Dogru onlara göre aslinda tartisarak bulunabilir bir sey degildir. Dogru, halka din yoluyla zaten disardan verilmis durumdadir. Bu tam da, gecmiste Osmanli`da oldugu gibi sultanin veya simdiki Iran`da oldugu gibi mollalarin agzindan cikani kanun kabul eden islami yönetim anlayisinin degisik görünümüdür. Her ikisinde de dogru halk tarafindan tartisarak görüserek bulunmaz, tersine onlara disardan verilir. Tek yapilmasi gereken halka bir konunun fazla tartismaksizin dogrudan sorulmasidir. AKP iktidari, iste bunun icin parlamentoyu calistirmiyor, ama ikide bir “halka soralim” diyor.

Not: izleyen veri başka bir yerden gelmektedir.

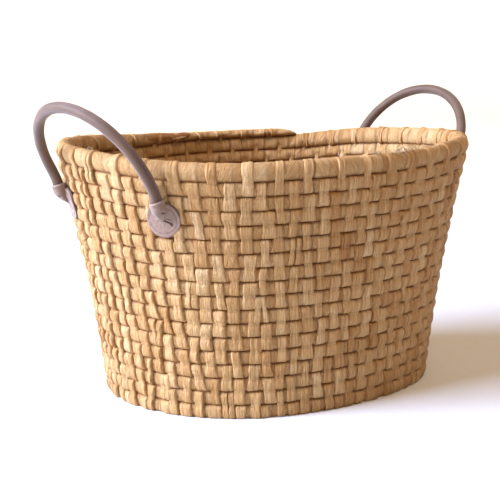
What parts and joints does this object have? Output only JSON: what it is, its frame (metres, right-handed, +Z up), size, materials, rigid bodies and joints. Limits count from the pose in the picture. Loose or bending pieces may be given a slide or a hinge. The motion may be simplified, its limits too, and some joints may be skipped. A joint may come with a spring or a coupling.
{
  "type": "coiled basket with leather handles",
  "caption": "Oval flared basket coiled from palm leaf, with a rolled leather handle arched over each end on round stitched tabs.",
  "frame": {"origin": "centre of the flat underside, on the table", "axes": "+X along the long axis towards the right handle, +Y to the back, +Z up"},
  "size_m": [0.5294, 0.334, 0.2998],
  "materials": {
    "palm_leaf": "dry fibrous leaf",
    "leather": "matt, fine grain",
    "lining_leather": "raw edge",
    "thread": "waxed thread",
    "rope": "twisted fibre"
  },
  "bodies": {
    "basket": {"base_core": "palm_leaf", "base_coil_1": "palm_leaf", "base_coil_2": "palm_leaf", "base_coil_3": "palm_leaf", "base_coil_4": "palm_leaf", "base_coil_5": "palm_leaf", "base_coil_6": "palm_leaf", "base_coil_7": "palm_leaf", "base_coil_8": "palm_leaf", "base_coil_9": "palm_leaf", "wall_coil_1": "palm_leaf", "wall_coil_2": "palm_leaf", "wall_coil_3": "palm_leaf", "wall_coil_4": "palm_leaf", "wall_coil_5": "palm_leaf", "wall_coil_6": "palm_leaf", "wall_coil_7": "palm_leaf", "wall_coil_8": "palm_leaf", "wall_coil_9": "palm_leaf", "wall_coil_10": "palm_leaf", "wall_coil_11": "palm_leaf", "wall_coil_12": "palm_leaf", "wall_coil_13": "palm_leaf", "wall_coil_14": "palm_leaf", "wall_coil_15": "palm_leaf", "wall_coil_16": "palm_leaf", "wall_coil_17": "palm_leaf", "rim_coil": "palm_leaf", "left_front_tab_backing": "lining_leather", "left_front_tab_cover": "leather", "left_front_tab_stitching": "thread", "left_front_tube_end": "leather", "left_back_tab_backing": "lining_leather", "left_back_tab_cover": "leather", "left_back_tab_stitching": "thread", "left_back_tube_end": "leather", "right_front_tab_backing": "lining_leather", "right_front_tab_cover": "leather", "right_front_tab_stitching": "thread", "right_front_tube_end": "leather", "right_back_tab_backing": "lining_leather", "right_back_tab_cover": "leather", "right_back_tab_stitching": "thread", "right_back_tube_end": "leather"},
    "left_handle": {"left_handle_cover": "leather", "left_handle_rope": "rope", "left_handle_thread": "thread"},
    "right_handle": {"right_handle_cover": "leather", "right_handle_rope": "rope", "right_handle_thread": "thread"}
  },
  "joints": [
    {"name": "left_handle_lean", "type": "hinge", "parent": "basket", "child": "left_handle", "pos_m": [-0.21302, -0.019, 0.21858], "axis": [0.1304, -0.9915, 0], "range_deg": [-10, 72]},
    {"name": "right_handle_lean", "type": "hinge", "parent": "basket", "child": "right_handle", "pos_m": [0.21302, 0.019, 0.21858], "axis": [-0.1304, 0.9915, 0], "range_deg": [-10, 72]}
  ]
}
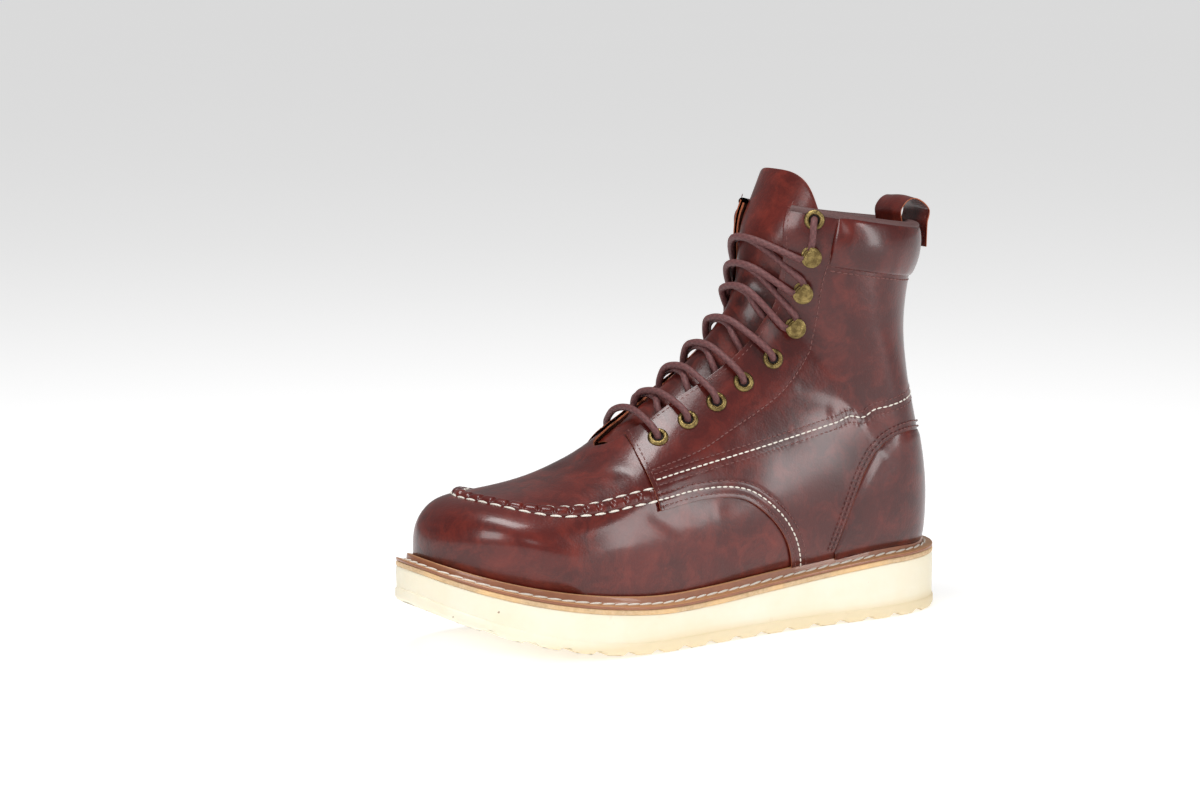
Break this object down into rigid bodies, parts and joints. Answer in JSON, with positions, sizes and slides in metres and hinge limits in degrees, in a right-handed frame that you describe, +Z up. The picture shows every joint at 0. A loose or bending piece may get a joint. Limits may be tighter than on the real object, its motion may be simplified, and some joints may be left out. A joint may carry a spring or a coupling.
{
  "type": "wedge sole work boot",
  "caption": "Lace-up leather work boot for the left foot, with a moc toe, a padded collar and a thick wedge sole, standing empty to be worn or displayed.",
  "frame": {"origin": "on the floor under the heel, on the boot's middle line", "axes": "+Z up, the toe points to -Y and the outer side of the left boot is +X"},
  "size_m": [0.108, 0.306, 0.2338],
  "materials": {
    "upper_leather": "glossy oxblood pull-up leather",
    "lining_leather": "matt",
    "welt_leather": "satin",
    "edge_leather": "natural, satin",
    "sole_foam": "matt cream",
    "antique_brass": "antique, stippled",
    "lace_cord": "waxed round cord"
  },
  "bodies": {
    "root": {"outsole": "sole_foam", "midsole": "edge_leather", "insole": "lining_leather", "welt": "welt_leather", "upper": "upper_leather", "tongue": "upper_leather", "collar_cuff": "upper_leather", "pull_loop": "upper_leather", "eyelet_lateral_1": "antique_brass", "eyelet_lateral_2": "antique_brass", "eyelet_lateral_3": "antique_brass", "eyelet_lateral_4": "antique_brass", "eyelet_lateral_5": "antique_brass", "eyelet_lateral_6": "antique_brass", "hook_lateral_1": "antique_brass", "hook_lateral_2": "antique_brass", "hook_lateral_3": "antique_brass", "lace_upright_lateral": "lace_cord", "eyelet_medial_1": "antique_brass", "eyelet_medial_2": "antique_brass", "eyelet_medial_3": "antique_brass", "eyelet_medial_4": "antique_brass", "eyelet_medial_5": "antique_brass", "eyelet_medial_6": "antique_brass", "hook_medial_1": "antique_brass", "hook_medial_2": "antique_brass", "hook_medial_3": "antique_brass", "lace_upright_medial": "lace_cord", "lace_bar": "lace_cord", "lace_crossing_1": "lace_cord", "lace_crossing_2": "lace_cord", "lace_crossing_3": "lace_cord", "lace_crossing_4": "lace_cord", "lace_crossing_5": "lace_cord", "lace_crossing_6": "lace_cord", "lace_crossing_7": "lace_cord"}
  },
  "joints": []
}
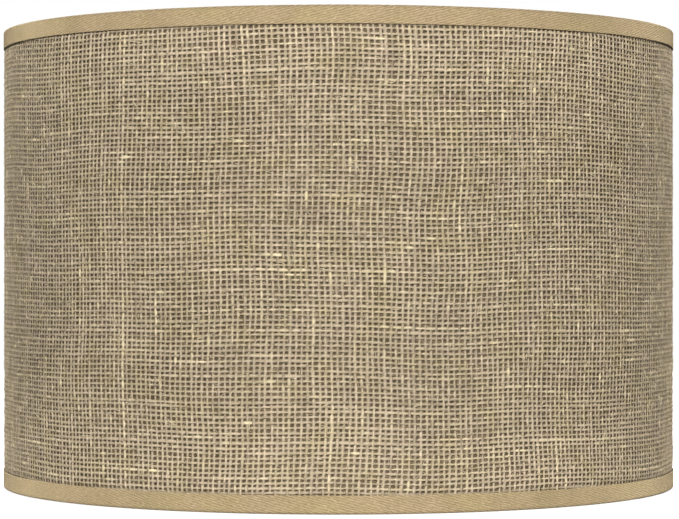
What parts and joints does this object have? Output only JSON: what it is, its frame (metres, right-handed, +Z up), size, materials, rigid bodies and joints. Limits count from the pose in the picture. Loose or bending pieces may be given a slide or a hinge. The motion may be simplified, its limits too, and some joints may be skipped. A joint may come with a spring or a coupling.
{
  "type": "lamp shade",
  "caption": "Hardback drum lamp shade in open-weave natural burlap with folded tape trim, wire rings and a recessed spider fitter for a harp.",
  "frame": {"origin": "centre of the circle that the bottom edge stands on", "axes": "+Z up along the drum's axis, the vertical back seam on the +Y side, the pictured front on the -Y side"},
  "size_m": [0.3795, 0.3801, 0.2551],
  "materials": {
    "burlap": "coarse open plain weave of natural jute, matt",
    "trim_tape": "fine twill tape, matt, folded over the edge",
    "styrene": "warm white translucent sheet, smooth satin",
    "bonding_tape": "translucent double-sided tape",
    "frame_wire": "brass-plated steel, satin",
    "weld": "plated resistance weld, slightly rough"
  },
  "bodies": {
    "root": {"top_ring": "frame_wire", "bottom_ring": "frame_wire", "spider_arm_1": "frame_wire", "spider_arm_2": "frame_wire", "spider_arm_3": "frame_wire", "fitter_washer": "frame_wire", "arm_ring_welds": "weld", "arm_washer_welds": "weld", "liner": "styrene", "seam_tape": "bonding_tape", "burlap_cover": "burlap", "top_trim": "trim_tape", "bottom_trim": "trim_tape"}
  },
  "joints": []
}
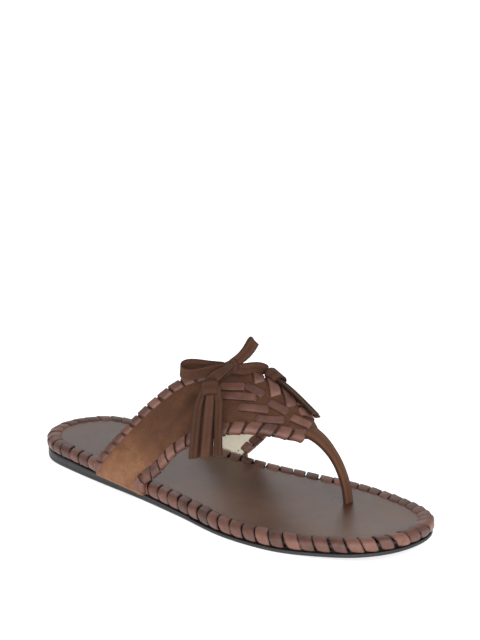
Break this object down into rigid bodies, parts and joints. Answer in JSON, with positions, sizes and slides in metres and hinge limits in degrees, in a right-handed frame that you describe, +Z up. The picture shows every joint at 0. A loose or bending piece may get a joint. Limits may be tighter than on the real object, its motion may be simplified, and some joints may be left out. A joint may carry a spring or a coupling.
{
  "type": "flip flop",
  "caption": "Flat leather thong sandal for a right foot: lace-wound raised rim, suede upper with chevron lacing, tied bow and swinging tassels.",
  "frame": {"origin": "on the ground under the middle of the sole's bounding box", "axes": "+X to the toe, +Y to the big-toe (inner) side, +Z up"},
  "size_m": [0.2546, 0.0891, 0.0843],
  "materials": {
    "rubber_dark": "matte moulded rubber",
    "stack_black": "matte black layered lift",
    "board": "pressed fibre board, hidden",
    "foam": "soft foam sheet, hidden",
    "insole_leather": "smooth satin brown leather",
    "rim_leather": "rolled brown leather",
    "lace_leather": "reddish brown satin leather lace",
    "suede_tan": "tan suede",
    "lining_cream": "cream lining leather",
    "bow_lace": "brown suede lace"
  },
  "bodies": {
    "sandal": {"outsole": "rubber_dark", "heel_wedge": "stack_black", "sole_filler": "stack_black", "insole_board": "board", "foam_pad": "foam", "sock_lining": "insole_leather", "rim_core": "rim_leather", "rim_lace": "lace_leather", "upper_suede": "suede_tan", "upper_lining": "lining_cream", "rear_lace": "lace_leather", "outer_front_lace": "lace_leather", "inner_front_lace": "lace_leather", "chevron_outer_1": "lace_leather", "chevron_outer_2": "lace_leather", "chevron_outer_3": "lace_leather", "chevron_outer_4": "lace_leather", "chevron_inner_1": "lace_leather", "chevron_inner_2": "lace_leather", "chevron_inner_3": "lace_leather", "chevron_side_1": "lace_leather", "chevron_side_2": "lace_leather", "chevron_side_3": "lace_leather", "toe_thong": "suede_tan", "thong_anchor": "stack_black", "bow_knot": "bow_lace"},
    "near_loop": {"near_loop": "bow_lace"},
    "far_loop": {"far_loop": "bow_lace"},
    "near_tail": {"near_tail": "bow_lace"},
    "far_tail": {"far_tail": "bow_lace"},
    "near_tassel": {"near_tassel_head": "bow_lace", "near_fringe_1": "bow_lace", "near_fringe_2": "bow_lace", "near_fringe_3": "bow_lace", "near_fringe_4": "bow_lace", "near_fringe_5": "bow_lace"},
    "far_tassel": {"far_tassel_head": "bow_lace", "far_fringe_1": "bow_lace", "far_fringe_2": "bow_lace", "far_fringe_3": "bow_lace", "far_fringe_4": "bow_lace"}
  },
  "joints": [
    {"name": "near_tail_hinge", "type": "hinge", "parent": "sandal", "child": "near_tail", "pos_m": [-0.002, 0.00632, 0.0713], "axis": [-0.8813, 0.3015, 0.3638], "range_deg": [0, 60]},
    {"name": "near_tassel_hinge", "type": "hinge", "parent": "near_tail", "child": "near_tassel", "pos_m": [-0.0069, -0.00028, 0.0649], "axis": [-0.9222, -0.3438, -0.177], "range_deg": [0, 50]},
    {"name": "far_tail_hinge", "type": "hinge", "parent": "sandal", "child": "far_tail", "pos_m": [-0.0007, 0.01672, 0.0688], "axis": [0.8889, -0.3612, -0.2818], "range_deg": [0, 40]},
    {"name": "far_tassel_hinge", "type": "hinge", "parent": "far_tail", "child": "far_tassel", "pos_m": [0.0041, 0.03212, 0.0642], "axis": [-0.1535, -0.9561, 0.2498], "range_deg": [0, 50]},
    {"name": "near_loop_hinge", "type": "hinge", "parent": "sandal", "child": "near_loop", "pos_m": [-0.00982, 0.00661, 0.07018], "axis": [0.043, 0.0628, 0.9971], "range_deg": [-25, 8], "stiffness_Nm_per_rad": 0.004},
    {"name": "far_loop_hinge", "type": "hinge", "parent": "sandal", "child": "far_loop", "pos_m": [-0.00571, 0.01497, 0.07251], "axis": [-0.713, -0.2108, 0.6688], "range_deg": [-15, 5], "stiffness_Nm_per_rad": 0.004}
  ]
}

Tartisma olmadan, düsüncenin olusumuna izin vermeden yapilacak her halk oylamasi bu nedenle daha basindan anti demokratik olmaya mahkûmdur. Cünkü demokrasinin temeli olan, insanlarin tartisarak dogruyu bulmasini saglayan karar olusum sürecini reddetmektedir.

Halk hareketinin ardinda bir düzen arama kolayciligi, “dis mihraklarin isi”, “bizim gelismemizi istemeyen emperyalist ülkelerin isi” gibi ezberler de bu dogmatik kafa yapisindan ileri gelir. Cünkü onlara göre halk kendi basina düsünen, dogrulari bulan bir kitle degildir. Bunlar harekete gecmislerse, mutlaka birileri tarafindan yönlendirilmektedirler. Cünkü halk zaten sürüdür. Güdülmeye alisiktir.

Bu kafa yapisini Türkiye`deki olaylarla ile ayni anda patlak veren Brezilya`daki karisikliklar kendine getirmez. Bu halk hareketlerinin bütün dünyaya yayildigini, bunun bir entrika, kumpas, tek bir merkezin isi olamayagini düsünemezler. Cünkü o zaman, halkin kendi basina düsünen, karar veren, uygulayan bir varlik oldugunu, bazen sasilacak hizda tek vücut haline gelebildigini kabul etmeleri gerekir ki, bu onlarin bütün düsünce sisteminin yikilmasi anlamina gelir, bunu yapamazlar.

Aslinda cok daha ileri giderek sunu söyleyebiliriz.Demokratik olandan, yani rasyonel akildan her sapis, aslinda akildisiligin karanlik denizine acilmaktir. Dinsel dogmalarla, en karanlik baski rejimleri bu karanlik denizde birbirleriyle sarmas dolas olurlar. Thomas Mann`in Büyülü Dag adli romanindaki Naphta karakteri, iste bu akildisiligin, en karanlik baski rejimlerine, engizisyona nasil dönüsebildiginin örnegini bize verir.